The problem is, we live in a time when the old age which is passing away and the new age which is being brought to birth run in parallel.  So baptism for Paul, and the consciousness of being baptized, means that we are provoked - daily - to live as those who belong to the new age - Shall we continue in sin? God forbid! In baptism you died to sin - so that as Christ was raised from the dead, so you too should walk in newness of life. Using another Pauline metaphor: the old age is as the night - a night which is far spent - but nevertheless is still night, still dark; whereas we are called to live as children of the day, as children of light confounding the darkness.

The bustle and distraction of this modern world is all too often detrimental to the soul. In the demands and day-to-day barrage of life we lose sight of the faith we professed at our baptism, the duties we vowed to uphold, our promise to denounce and reject all that is wicked and evil. Which is why the Gospel of our Lord’s baptism serves as a much needed occasion to return to our own.. To the font of eternal life where our life as children of God began. There we were crucified with Christ, putting to death and sin and uncleanness were put to death, and from there, we rose in the newness of life, we ‘put on Christ’ dressed in a heavenly garment.

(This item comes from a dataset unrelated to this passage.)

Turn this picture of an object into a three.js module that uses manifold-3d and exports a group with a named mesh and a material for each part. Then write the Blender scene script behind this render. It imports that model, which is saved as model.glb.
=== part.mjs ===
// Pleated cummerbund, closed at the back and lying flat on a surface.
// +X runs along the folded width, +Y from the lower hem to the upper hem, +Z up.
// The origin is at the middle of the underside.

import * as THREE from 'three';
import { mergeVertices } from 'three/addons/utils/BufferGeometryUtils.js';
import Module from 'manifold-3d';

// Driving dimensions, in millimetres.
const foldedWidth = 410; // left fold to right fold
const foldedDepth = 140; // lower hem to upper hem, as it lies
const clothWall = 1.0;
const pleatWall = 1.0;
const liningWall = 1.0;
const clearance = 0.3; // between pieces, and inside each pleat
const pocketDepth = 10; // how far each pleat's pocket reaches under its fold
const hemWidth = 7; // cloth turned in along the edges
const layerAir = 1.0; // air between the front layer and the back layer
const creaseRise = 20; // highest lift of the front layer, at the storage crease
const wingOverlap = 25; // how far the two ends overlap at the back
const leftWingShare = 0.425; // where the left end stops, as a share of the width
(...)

So on Sundays, when you come into the Lord’s house make a deliberate act of walking past or around the font a part of your regular spirituality. Let it, in all its imagery and emotion, provoke you to walk in newness of life, remembering that in the water you received the Spirit of holiness. Let it assure you that those true words spoken to Jesus himself at the River Jordan are also true for you: You are my beloved son.. You are my beloved daughter.  In contemplating your great Baptismal Exodus from death to life, be inspired, ‘press on’ to work and pray for the Kingdom of God. And my the font be a sign of joy, a reminder of hope, a celebration of life that in Christ the old age is passing away, the new age, the new world is here and we have been enlisted and commissioned in our baptism to be Ambassadors of Christ in it until the Kingdom of God comes in the fullness of its glory and Christ is all and in all, world without end.  Amen.